** Begin Available records **
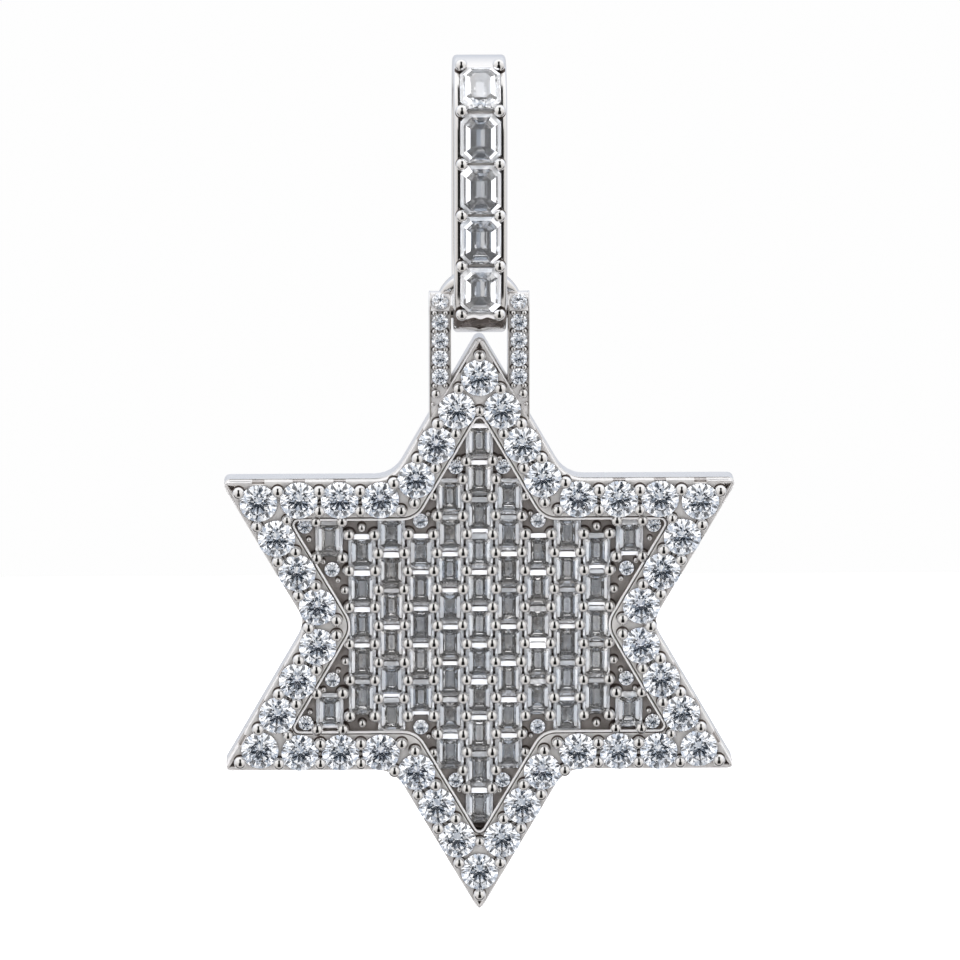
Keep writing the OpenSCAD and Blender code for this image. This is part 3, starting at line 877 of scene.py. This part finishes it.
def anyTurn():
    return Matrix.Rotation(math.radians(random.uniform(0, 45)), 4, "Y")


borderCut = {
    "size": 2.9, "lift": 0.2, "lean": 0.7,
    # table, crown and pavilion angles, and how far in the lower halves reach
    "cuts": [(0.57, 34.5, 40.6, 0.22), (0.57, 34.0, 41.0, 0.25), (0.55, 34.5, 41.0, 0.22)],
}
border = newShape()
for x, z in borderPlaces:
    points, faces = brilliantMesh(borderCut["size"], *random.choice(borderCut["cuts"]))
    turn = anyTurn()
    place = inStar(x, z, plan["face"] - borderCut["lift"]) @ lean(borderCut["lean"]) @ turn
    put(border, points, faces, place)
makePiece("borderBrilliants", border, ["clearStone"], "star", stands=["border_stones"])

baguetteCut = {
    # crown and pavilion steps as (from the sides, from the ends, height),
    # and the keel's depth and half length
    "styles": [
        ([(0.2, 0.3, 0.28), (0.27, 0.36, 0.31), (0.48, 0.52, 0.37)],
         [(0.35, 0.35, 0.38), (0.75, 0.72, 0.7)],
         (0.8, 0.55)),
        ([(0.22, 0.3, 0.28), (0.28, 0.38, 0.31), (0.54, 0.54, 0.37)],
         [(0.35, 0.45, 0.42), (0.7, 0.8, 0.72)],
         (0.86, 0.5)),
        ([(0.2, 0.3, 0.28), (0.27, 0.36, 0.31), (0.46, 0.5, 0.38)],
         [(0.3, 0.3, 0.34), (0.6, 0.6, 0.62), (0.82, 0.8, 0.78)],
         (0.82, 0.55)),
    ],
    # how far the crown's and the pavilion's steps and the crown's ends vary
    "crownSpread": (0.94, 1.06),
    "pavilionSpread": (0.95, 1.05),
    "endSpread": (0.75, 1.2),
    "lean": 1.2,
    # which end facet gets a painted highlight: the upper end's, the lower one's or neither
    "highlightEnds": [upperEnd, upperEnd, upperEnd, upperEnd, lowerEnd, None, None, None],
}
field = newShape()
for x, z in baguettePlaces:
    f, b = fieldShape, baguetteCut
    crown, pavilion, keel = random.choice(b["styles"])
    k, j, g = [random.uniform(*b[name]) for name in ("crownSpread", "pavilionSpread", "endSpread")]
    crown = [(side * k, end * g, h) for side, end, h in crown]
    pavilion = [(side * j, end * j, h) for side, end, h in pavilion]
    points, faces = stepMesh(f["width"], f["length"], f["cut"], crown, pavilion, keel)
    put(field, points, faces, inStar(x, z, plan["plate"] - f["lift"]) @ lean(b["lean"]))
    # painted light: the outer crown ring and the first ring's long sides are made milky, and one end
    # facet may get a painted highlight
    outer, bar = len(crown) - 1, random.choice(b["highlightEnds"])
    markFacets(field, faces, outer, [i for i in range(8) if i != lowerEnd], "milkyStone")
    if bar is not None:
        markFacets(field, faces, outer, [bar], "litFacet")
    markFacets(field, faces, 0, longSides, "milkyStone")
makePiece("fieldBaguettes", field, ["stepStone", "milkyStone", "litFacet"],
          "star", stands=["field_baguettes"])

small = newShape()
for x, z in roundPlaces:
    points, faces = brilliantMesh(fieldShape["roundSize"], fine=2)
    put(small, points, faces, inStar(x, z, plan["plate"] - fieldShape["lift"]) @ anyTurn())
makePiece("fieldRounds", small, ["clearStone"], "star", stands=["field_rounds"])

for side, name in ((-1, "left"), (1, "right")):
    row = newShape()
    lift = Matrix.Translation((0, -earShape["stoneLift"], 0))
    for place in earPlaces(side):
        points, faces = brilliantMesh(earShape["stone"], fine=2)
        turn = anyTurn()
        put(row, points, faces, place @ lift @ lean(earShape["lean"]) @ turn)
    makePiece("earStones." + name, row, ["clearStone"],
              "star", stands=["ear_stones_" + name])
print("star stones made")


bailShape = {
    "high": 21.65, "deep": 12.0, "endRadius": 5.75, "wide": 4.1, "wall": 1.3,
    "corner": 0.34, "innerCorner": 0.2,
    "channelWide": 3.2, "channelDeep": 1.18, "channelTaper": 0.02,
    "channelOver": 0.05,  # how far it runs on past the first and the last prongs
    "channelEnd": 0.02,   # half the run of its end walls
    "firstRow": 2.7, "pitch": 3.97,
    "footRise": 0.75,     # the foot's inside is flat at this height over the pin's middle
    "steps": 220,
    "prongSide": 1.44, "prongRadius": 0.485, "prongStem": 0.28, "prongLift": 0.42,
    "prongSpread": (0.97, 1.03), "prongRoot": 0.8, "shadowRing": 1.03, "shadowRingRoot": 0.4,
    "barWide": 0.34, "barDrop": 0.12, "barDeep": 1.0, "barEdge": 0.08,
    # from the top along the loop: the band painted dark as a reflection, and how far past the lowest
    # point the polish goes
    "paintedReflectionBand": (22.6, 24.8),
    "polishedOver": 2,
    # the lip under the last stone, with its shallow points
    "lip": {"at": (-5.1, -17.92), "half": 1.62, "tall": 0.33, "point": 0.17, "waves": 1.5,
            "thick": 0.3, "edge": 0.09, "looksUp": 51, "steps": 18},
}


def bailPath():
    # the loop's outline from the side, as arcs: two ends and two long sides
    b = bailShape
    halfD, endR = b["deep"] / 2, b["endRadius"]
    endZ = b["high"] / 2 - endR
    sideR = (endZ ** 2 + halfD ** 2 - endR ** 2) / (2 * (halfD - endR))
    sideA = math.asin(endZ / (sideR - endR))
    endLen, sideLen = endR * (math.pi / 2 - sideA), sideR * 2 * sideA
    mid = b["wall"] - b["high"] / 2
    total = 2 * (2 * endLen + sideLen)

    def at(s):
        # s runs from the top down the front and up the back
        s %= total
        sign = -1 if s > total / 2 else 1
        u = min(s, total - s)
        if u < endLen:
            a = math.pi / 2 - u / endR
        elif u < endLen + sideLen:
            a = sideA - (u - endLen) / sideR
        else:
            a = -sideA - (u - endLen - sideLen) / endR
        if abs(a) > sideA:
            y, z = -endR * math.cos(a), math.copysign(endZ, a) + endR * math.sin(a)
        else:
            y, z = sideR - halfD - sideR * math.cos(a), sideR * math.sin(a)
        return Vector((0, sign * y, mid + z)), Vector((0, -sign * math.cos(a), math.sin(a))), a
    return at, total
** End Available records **
** Begin Available records **
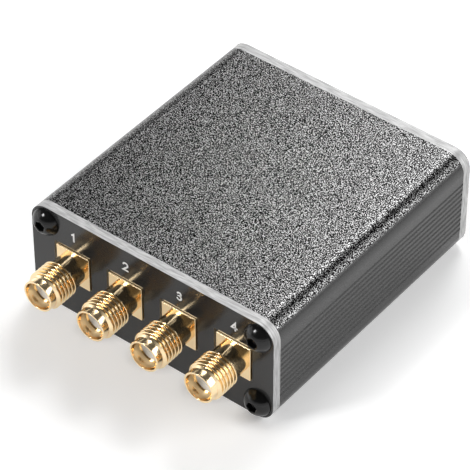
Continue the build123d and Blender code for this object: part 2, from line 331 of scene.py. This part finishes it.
** End Available records **
__Problem details__: Go through the entries above and copy every line containing "Blender".

__Task solution__:
Keep writing the OpenSCAD and Blender code for this image. This is part 3, starting at line 877 of scene.py. This part finishes it.
Continue the build123d and Blender code for this object: part 2, from line 331 of scene.py. This part finishes it.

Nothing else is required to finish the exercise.